G. Quality Assurance
- G.1 Successful testing on the Patient.info patient forum and ClinicalBERT embeddings. Also used Protégé’s HermiT (v1.4.3.456) reasoner to ensure a coherent and consistent ontology.
- G.2 Ontology is novel and first application ontology in inflammatory disorders. Additionally this method of building (TF-IDF) was previous validated and our re-using proves a fast approach to synonym curation. COID meets the stated requirements as an ontology suitable for the biomedical domain in additon to capturing the patient voice.
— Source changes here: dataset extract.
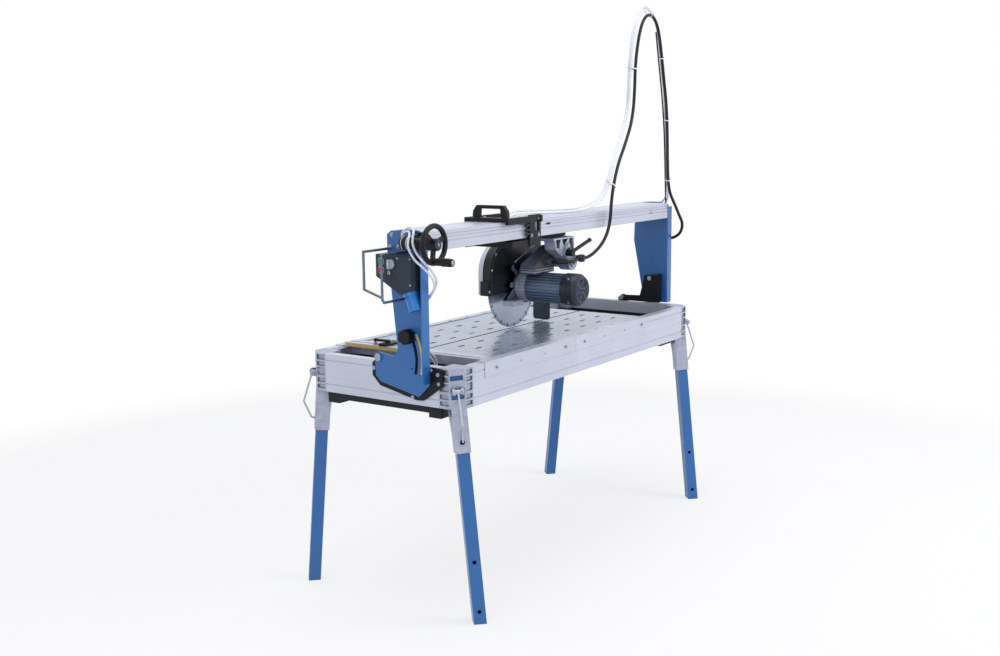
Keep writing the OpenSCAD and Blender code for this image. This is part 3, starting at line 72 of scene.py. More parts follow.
def make_camera():
    ahead = Vector((sin(YAW) * cos(PITCH), cos(YAW) * cos(PITCH), -sin(PITCH)))
    level = Vector((cos(YAW), -sin(YAW), 0))
    upward = level.cross(ahead)
    right = level * cos(ROLL) + upward * sin(ROLL)
    up = upward * cos(ROLL) - level * sin(ROLL)
    data = bpy.data.cameras.new("camera")
    data.lens, data.sensor_width, data.sensor_fit = LENS, SENSOR, "HORIZONTAL"
    data.clip_start, data.clip_end = 0.05, 100
    camera = bpy.data.objects.new("camera", data)
    bpy.context.scene.collection.objects.link(camera)
    turn = Matrix((right, up, -ahead)).transposed().to_4x4()
    camera.matrix_world = Matrix.Translation(CAMERA_AT) @ turn
    bpy.context.scene.camera = camera


make_camera()


# ---------- shapes, all in mm of the source's drawing ----------
def piece(name, bm, material, body=None, sharp=32):
    """Makes an object of the mesh, gives it the material and rides it on the body."""
    bmesh.ops.recalc_face_normals(bm, faces=bm.faces[:])
    mesh = bpy.data.meshes.new(name)
    bm.to_mesh(mesh)
    bm.free()
    mesh.polygons.foreach_set("use_smooth", [True] * len(mesh.polygons))
    mesh.set_sharp_from_angle(angle=radians(sharp))
    obj = bpy.data.objects.new(name, mesh)
    bpy.context.scene.collection.objects.link(obj)
    mesh.materials.append(material)
    if body:
        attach(obj, body)
    return obj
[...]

Moreover we show that not only is expert knowledge dervived from ontologies but also extracted from clinical letters.
- G.3 An example of application is using the ontology to perform ROC AUC analysis on ClinicalBERT and PatientINF embeddings to observe how clinicians and patients discuss conditions. Additionally layman terms can be used for sentiment analysis on patient forum text, as seen from Pendleton et. al [3]. Future applications include using medical terminology x-ref codes (e.g. ICD-10) on electronic health records, or semantic similarity with COID’s implicit axiomatic structure.
- G.4 Ontology not yet available on ontology repositories however freely available on GitHub.
- G.5 Evidence of use: as soon as the manuscript is accepted the creator will include a reference/link here.
References
[1] Matentzoglu, N., Malone, J., Mungall, C., & Stevens, R. (2018). MIRO: guidelines for minimum information for the reporting of an ontology. Journal of Biomedical Semantics, 9(1), 6.
[2] World Health Organization (WHO). (2006). International Classification of Diseases (ICD). http://www.who.int/classifications/icd/en/
[3] Pendleton, S. C., Slater, L. T., Karwath, A., Gilbert, R. M., Davis, N., Pesudovs, K., Liu, X., Denniston, A. K., Gkoutos, G. V., & Braithwaite, T. (2021). Development and application of the ocular immune-mediated inflammatory diseases ontology enhanced with synonyms from online patient support forum conversation. Computers in Biology and Medicine, 135, 104542.